··· LISTED ENTRIES
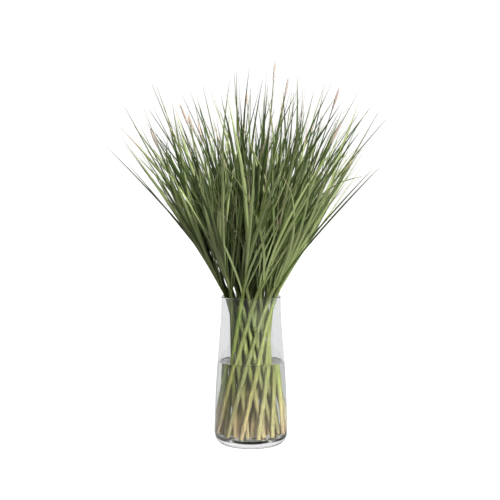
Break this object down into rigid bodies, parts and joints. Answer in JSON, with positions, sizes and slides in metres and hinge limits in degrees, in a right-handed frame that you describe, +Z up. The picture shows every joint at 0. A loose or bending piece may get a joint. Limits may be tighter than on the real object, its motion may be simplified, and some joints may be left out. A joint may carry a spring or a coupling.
{
  "type": "lemongrass stalks in a glass vase",
  "caption": "Cut lemongrass stalks standing in a clear tapered glass vase of water, crossing at a waist and fanning out over the rim into a wide crown of narrow green blades.",
  "frame": {"origin": "centre of the vase's flat underside", "axes": "+Z up along the vase's axis; +Y points away from the side that the picture shows, with +X to its right"},
  "size_m": [0.4772, 0.4987, 0.642],
  "materials": {
    "lemongrass": "fresh grass, satin green blades over pale yellow-green stems",
    "clear_glass": "clear polished soda glass",
    "water": "clear water"
  },
  "bodies": {
    "root": {"vase": "clear_glass", "water": "water", "stalk_01": "lemongrass", "stalk_02": "lemongrass", "stalk_03": "lemongrass", "stalk_04": "lemongrass", "stalk_05": "lemongrass", "stalk_06": "lemongrass", "stalk_07": "lemongrass", "stalk_08": "lemongrass", "stalk_09": "lemongrass", "stalk_10": "lemongrass", "stalk_11": "lemongrass", "stalk_12": "lemongrass", "stalk_13": "lemongrass", "stalk_14": "lemongrass", "stalk_15": "lemongrass", "stalk_16": "lemongrass", "stalk_17": "lemongrass", "stalk_18": "lemongrass", "stalk_19": "lemongrass", "stalk_20": "lemongrass", "stalk_21": "lemongrass", "stalk_22": "lemongrass", "stalk_23": "lemongrass", "stalk_24": "lemongrass", "stalk_25": "lemongrass", "stalk_26": "lemongrass", "stalk_27": "lemongrass", "stalk_28": "lemongrass", "stalk_29": "lemongrass", "stalk_30": "lemongrass", "stalk_31": "lemongrass", "stalk_32": "lemongrass"}
  },
  "joints": []
}
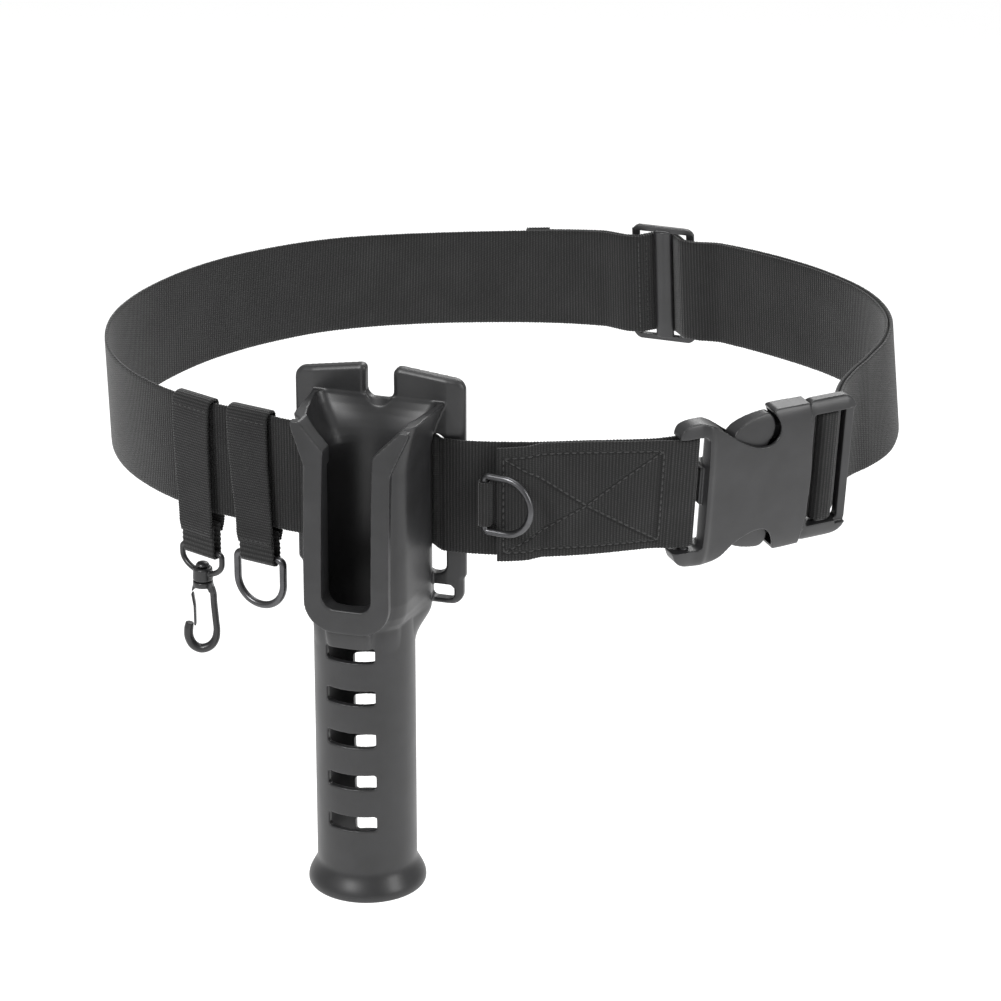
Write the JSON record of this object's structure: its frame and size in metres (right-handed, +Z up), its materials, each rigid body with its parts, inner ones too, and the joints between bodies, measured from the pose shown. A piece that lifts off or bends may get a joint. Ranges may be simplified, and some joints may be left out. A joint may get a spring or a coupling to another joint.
{
  "type": "fishing belt",
  "caption": "Webbing waist belt with a side-release buckle, a tri-glide adjuster, a rod holder cup and tube, D-rings and a swivel snap hook.",
  "frame": {"origin": "middle of the waist opening, at the belt's mid-height", "axes": "+Z up, -Y towards the wearer's front, +X towards the buckle's side"},
  "size_m": [0.3522, 0.3178, 0.2253],
  "materials": {
    "webbing": "woven, matt black",
    "hard_plastic": "moulded, semi-matt black",
    "ring_metal": "glossy black coating over steel"
  },
  "bodies": {
    "belt": {"belt_webbing": "webbing", "rod_holder": "hard_plastic", "buckle_socket": "hard_plastic", "buckle_plug": "hard_plastic", "tri_glide": "hard_plastic", "ring_tab": "webbing", "hook_loop": "webbing", "ring_loop": "webbing"},
    "belt_ring": {"belt_d_ring": "ring_metal"},
    "hanging_ring": {"hanging_d_ring": "ring_metal"},
    "eye": {"hook_eye": "hard_plastic"},
    "hook": {"snap_hook": "hard_plastic"},
    "gate": {"hook_gate": "hard_plastic"}
  },
  "joints": [
    {"name": "belt_ring_flip", "type": "hinge", "parent": "belt", "child": "belt_ring", "pos_m": [-0.00668, -0.1395, 0], "axis": [0, 0, -1], "range_deg": [0, 125]},
    {"name": "hanging_ring_swing", "type": "hinge", "parent": "belt", "child": "hanging_ring", "pos_m": [-0.10185, -0.104, -0.0392], "axis": [0.8628, -0.5056, 0], "range_deg": [-60, 60]},
    {"name": "eye_swing", "type": "hinge", "parent": "belt", "child": "eye", "pos_m": [-0.12753, -0.08851, -0.0426], "axis": [0.7816, -0.6238, 0], "range_deg": [-60, 60]},
    {"name": "hook_swivel", "type": "hinge", "parent": "eye", "child": "hook", "pos_m": [-0.12753, -0.08851, -0.054], "axis": [0, 0, 1], "continuous": true},
    {"name": "gate_press", "type": "hinge", "parent": "hook", "child": "gate", "pos_m": [-0.13221, -0.08805, -0.0632], "axis": [-0.0975, -0.9952, 0], "range_deg": [0, 22], "stiffness_Nm_per_rad": 0.003}
  ]
}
······
> _TASK REQUIREMENTS_:
Take the records above and return them exactly as written.

> _THE ANSWER_:
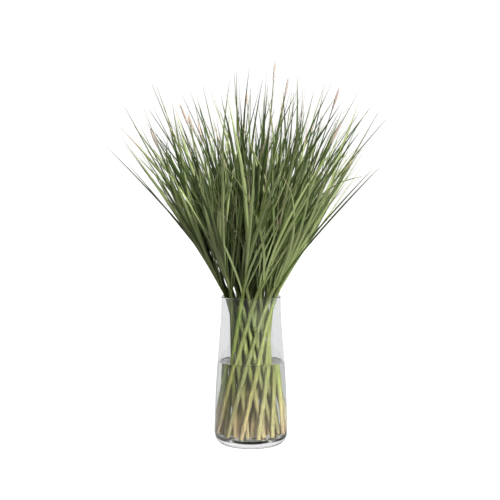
Break this object down into rigid bodies, parts and joints. Answer in JSON, with positions, sizes and slides in metres and hinge limits in degrees, in a right-handed frame that you describe, +Z up. The picture shows every joint at 0. A loose or bending piece may get a joint. Limits may be tighter than on the real object, its motion may be simplified, and some joints may be left out. A joint may carry a spring or a coupling.
{
  "type": "lemongrass stalks in a glass vase",
  "caption": "Cut lemongrass stalks standing in a clear tapered glass vase of water, crossing at a waist and fanning out over the rim into a wide crown of narrow green blades.",
  "frame": {"origin": "centre of the vase's flat underside", "axes": "+Z up along the vase's axis; +Y points away from the side that the picture shows, with +X to its right"},
  "size_m": [0.4772, 0.4987, 0.642],
  "materials": {
    "lemongrass": "fresh grass, satin green blades over pale yellow-green stems",
    "clear_glass": "clear polished soda glass",
    "water": "clear water"
  },
  "bodies": {
    "root": {"vase": "clear_glass", "water": "water", "stalk_01": "lemongrass", "stalk_02": "lemongrass", "stalk_03": "lemongrass", "stalk_04": "lemongrass", "stalk_05": "lemongrass", "stalk_06": "lemongrass", "stalk_07": "lemongrass", "stalk_08": "lemongrass", "stalk_09": "lemongrass", "stalk_10": "lemongrass", "stalk_11": "lemongrass", "stalk_12": "lemongrass", "stalk_13": "lemongrass", "stalk_14": "lemongrass", "stalk_15": "lemongrass", "stalk_16": "lemongrass", "stalk_17": "lemongrass", "stalk_18": "lemongrass", "stalk_19": "lemongrass", "stalk_20": "lemongrass", "stalk_21": "lemongrass", "stalk_22": "lemongrass", "stalk_23": "lemongrass", "stalk_24": "lemongrass", "stalk_25": "lemongrass", "stalk_26": "lemongrass", "stalk_27": "lemongrass", "stalk_28": "lemongrass", "stalk_29": "lemongrass", "stalk_30": "lemongrass", "stalk_31": "lemongrass", "stalk_32": "lemongrass"}
  },
  "joints": []
}
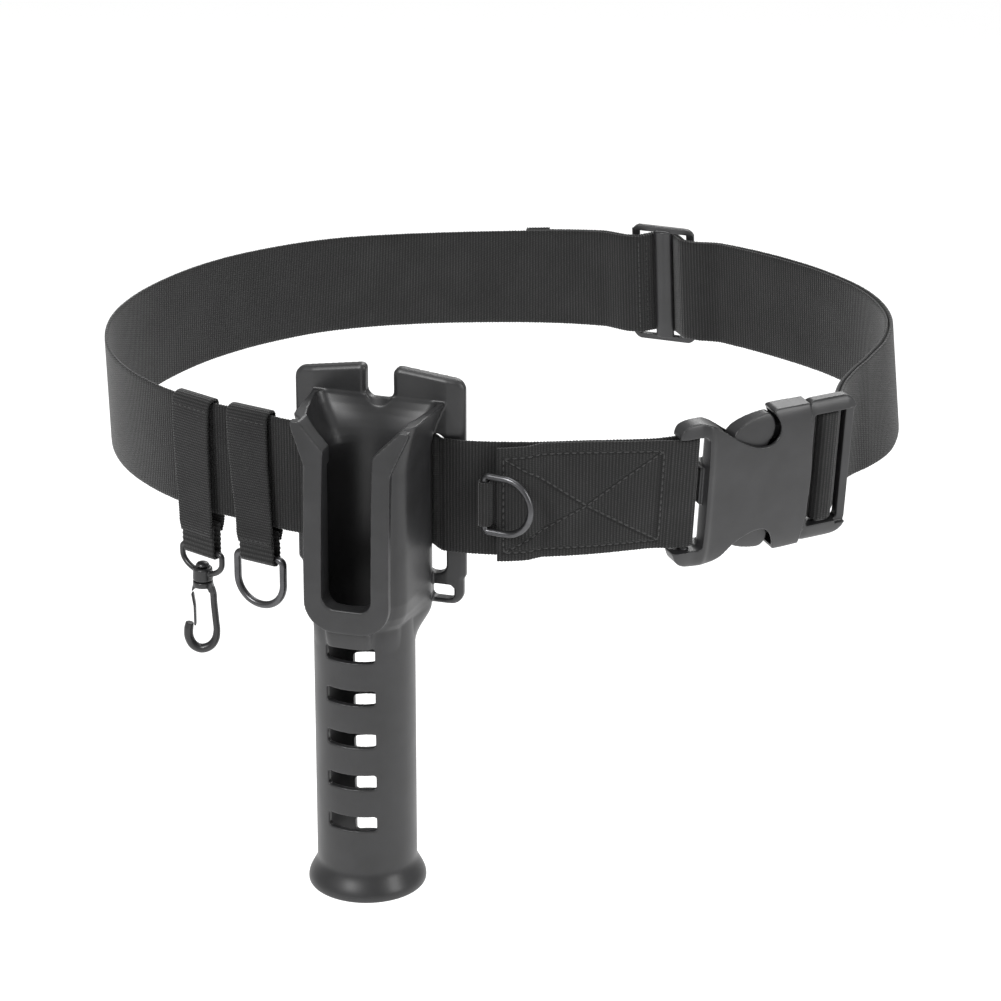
Write the JSON record of this object's structure: its frame and size in metres (right-handed, +Z up), its materials, each rigid body with its parts, inner ones too, and the joints between bodies, measured from the pose shown. A piece that lifts off or bends may get a joint. Ranges may be simplified, and some joints may be left out. A joint may get a spring or a coupling to another joint.
{
  "type": "fishing belt",
  "caption": "Webbing waist belt with a side-release buckle, a tri-glide adjuster, a rod holder cup and tube, D-rings and a swivel snap hook.",
  "frame": {"origin": "middle of the waist opening, at the belt's mid-height", "axes": "+Z up, -Y towards the wearer's front, +X towards the buckle's side"},
  "size_m": [0.3522, 0.3178, 0.2253],
  "materials": {
    "webbing": "woven, matt black",
    "hard_plastic": "moulded, semi-matt black",
    "ring_metal": "glossy black coating over steel"
  },
  "bodies": {
    "belt": {"belt_webbing": "webbing", "rod_holder": "hard_plastic", "buckle_socket": "hard_plastic", "buckle_plug": "hard_plastic", "tri_glide": "hard_plastic", "ring_tab": "webbing", "hook_loop": "webbing", "ring_loop": "webbing"},
    "belt_ring": {"belt_d_ring": "ring_metal"},
    "hanging_ring": {"hanging_d_ring": "ring_metal"},
    "eye": {"hook_eye": "hard_plastic"},
    "hook": {"snap_hook": "hard_plastic"},
    "gate": {"hook_gate": "hard_plastic"}
  },
  "joints": [
    {"name": "belt_ring_flip", "type": "hinge", "parent": "belt", "child": "belt_ring", "pos_m": [-0.00668, -0.1395, 0], "axis": [0, 0, -1], "range_deg": [0, 125]},
    {"name": "hanging_ring_swing", "type": "hinge", "parent": "belt", "child": "hanging_ring", "pos_m": [-0.10185, -0.104, -0.0392], "axis": [0.8628, -0.5056, 0], "range_deg": [-60, 60]},
    {"name": "eye_swing", "type": "hinge", "parent": "belt", "child": "eye", "pos_m": [-0.12753, -0.08851, -0.0426], "axis": [0.7816, -0.6238, 0], "range_deg": [-60, 60]},
    {"name": "hook_swivel", "type": "hinge", "parent": "eye", "child": "hook", "pos_m": [-0.12753, -0.08851, -0.054], "axis": [0, 0, 1], "continuous": true},
    {"name": "gate_press", "type": "hinge", "parent": "hook", "child": "gate", "pos_m": [-0.13221, -0.08805, -0.0632], "axis": [-0.0975, -0.9952, 0], "range_deg": [0, 22], "stiffness_Nm_per_rad": 0.003}
  ]
}